Supplied data ->
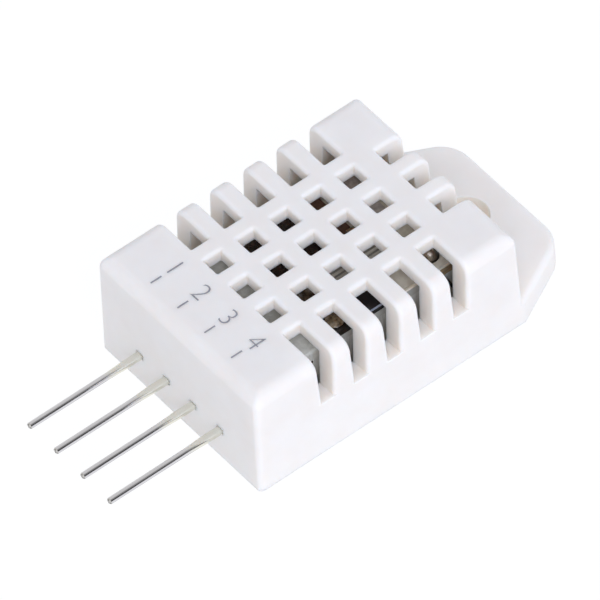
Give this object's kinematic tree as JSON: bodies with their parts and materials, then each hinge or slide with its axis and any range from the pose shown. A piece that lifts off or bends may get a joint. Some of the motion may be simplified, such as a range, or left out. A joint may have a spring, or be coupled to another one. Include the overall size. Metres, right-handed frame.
{
  "type": "temperature humidity sensor",
  "caption": "White slotted plastic sensor case on a row of contact pins, with a screw ear, a board and a humidity element inside.",
  "frame": {"origin": "centre of the case body's flat back face, leaving out the ear and the pins", "axes": "+Z out through the grille, +Y from the pins to the screw ear, +X across the width, to the right when the grille faces the viewer and the pins point down"},
  "size_m": [0.0152, 0.033, 0.0079],
  "materials": {
    "case_plastic": "moulded white",
    "cover_plastic": "moulded white",
    "adhesive": "cured clear",
    "carrier_plastic": "moulded grey",
    "board_laminate": "solder mask",
    "track_metal": "gold flash",
    "pin_metal": "tinned",
    "solder": "reflowed",
    "sealing_resin": "cured grey",
    "element_plate": "pressed brown",
    "element_film": "poured dark",
    "chip_resin": "moulded black",
    "cup_plastic": "moulded black",
    "bead_resin": "poured brown",
    "lead_metal": "tinned",
    "capacitor_ceramic": "fired brown",
    "resistor_ceramic": "glazed black",
    "cap_metal": "tinned",
    "wire_jacket": "extruded black"
  },
  "bodies": {
    "root": {"front_case": "case_plastic", "back_cover": "cover_plastic", "cover_adhesive": "adhesive", "board_carrier": "carrier_plastic", "circuit_board": "board_laminate", "board_tracks": "track_metal", "pin_solder_joints": "solder", "sealing_compound": "sealing_resin", "humidity_plate": "element_plate", "humidity_electrodes": "track_metal", "humidity_film": "element_film", "humidity_leads": "lead_metal", "humidity_solder": "solder", "thermistor_cup": "cup_plastic", "thermistor_bead": "bead_resin", "thermistor_leads": "lead_metal", "memory_chip": "chip_resin", "memory_chip_leads": "lead_metal", "controller_chip": "chip_resin", "controller_leads": "lead_metal", "capacitor_bodies": "capacitor_ceramic", "capacitor_caps": "cap_metal", "resistor_bodies": "resistor_ceramic", "resistor_caps": "cap_metal", "jumper_wire": "wire_jacket", "jumper_solder": "solder", "supply_pin": "pin_metal", "data_pin": "pin_metal", "spare_pin": "pin_metal", "ground_pin": "pin_metal"}
  },
  "joints": []
}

Exercise aim ->
Write out the whole listing exactly.

Written solution ->
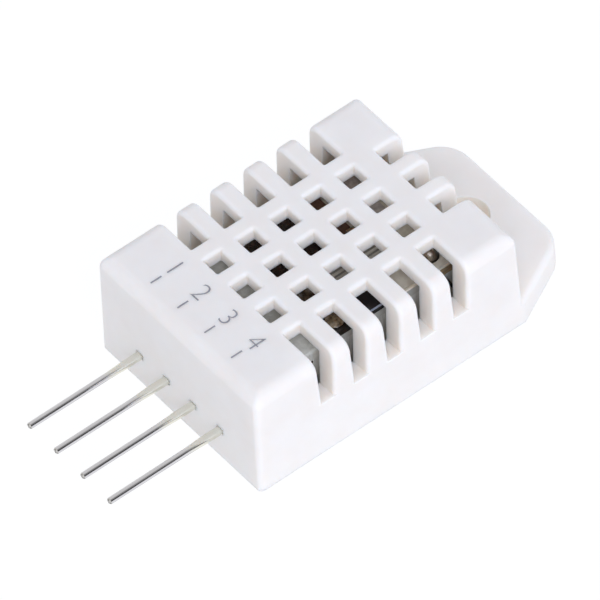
Give this object's kinematic tree as JSON: bodies with their parts and materials, then each hinge or slide with its axis and any range from the pose shown. A piece that lifts off or bends may get a joint. Some of the motion may be simplified, such as a range, or left out. A joint may have a spring, or be coupled to another one. Include the overall size. Metres, right-handed frame.
{
  "type": "temperature humidity sensor",
  "caption": "White slotted plastic sensor case on a row of contact pins, with a screw ear, a board and a humidity element inside.",
  "frame": {"origin": "centre of the case body's flat back face, leaving out the ear and the pins", "axes": "+Z out through the grille, +Y from the pins to the screw ear, +X across the width, to the right when the grille faces the viewer and the pins point down"},
  "size_m": [0.0152, 0.033, 0.0079],
  "materials": {
    "case_plastic": "moulded white",
    "cover_plastic": "moulded white",
    "adhesive": "cured clear",
    "carrier_plastic": "moulded grey",
    "board_laminate": "solder mask",
    "track_metal": "gold flash",
    "pin_metal": "tinned",
    "solder": "reflowed",
    "sealing_resin": "cured grey",
    "element_plate": "pressed brown",
    "element_film": "poured dark",
    "chip_resin": "moulded black",
    "cup_plastic": "moulded black",
    "bead_resin": "poured brown",
    "lead_metal": "tinned",
    "capacitor_ceramic": "fired brown",
    "resistor_ceramic": "glazed black",
    "cap_metal": "tinned",
    "wire_jacket": "extruded black"
  },
  "bodies": {
    "root": {"front_case": "case_plastic", "back_cover": "cover_plastic", "cover_adhesive": "adhesive", "board_carrier": "carrier_plastic", "circuit_board": "board_laminate", "board_tracks": "track_metal", "pin_solder_joints": "solder", "sealing_compound": "sealing_resin", "humidity_plate": "element_plate", "humidity_electrodes": "track_metal", "humidity_film": "element_film", "humidity_leads": "lead_metal", "humidity_solder": "solder", "thermistor_cup": "cup_plastic", "thermistor_bead": "bead_resin", "thermistor_leads": "lead_metal", "memory_chip": "chip_resin", "memory_chip_leads": "lead_metal", "controller_chip": "chip_resin", "controller_leads": "lead_metal", "capacitor_bodies": "capacitor_ceramic", "capacitor_caps": "cap_metal", "resistor_bodies": "resistor_ceramic", "resistor_caps": "cap_metal", "jumper_wire": "wire_jacket", "jumper_solder": "solder", "supply_pin": "pin_metal", "data_pin": "pin_metal", "spare_pin": "pin_metal", "ground_pin": "pin_metal"}
  },
  "joints": []
}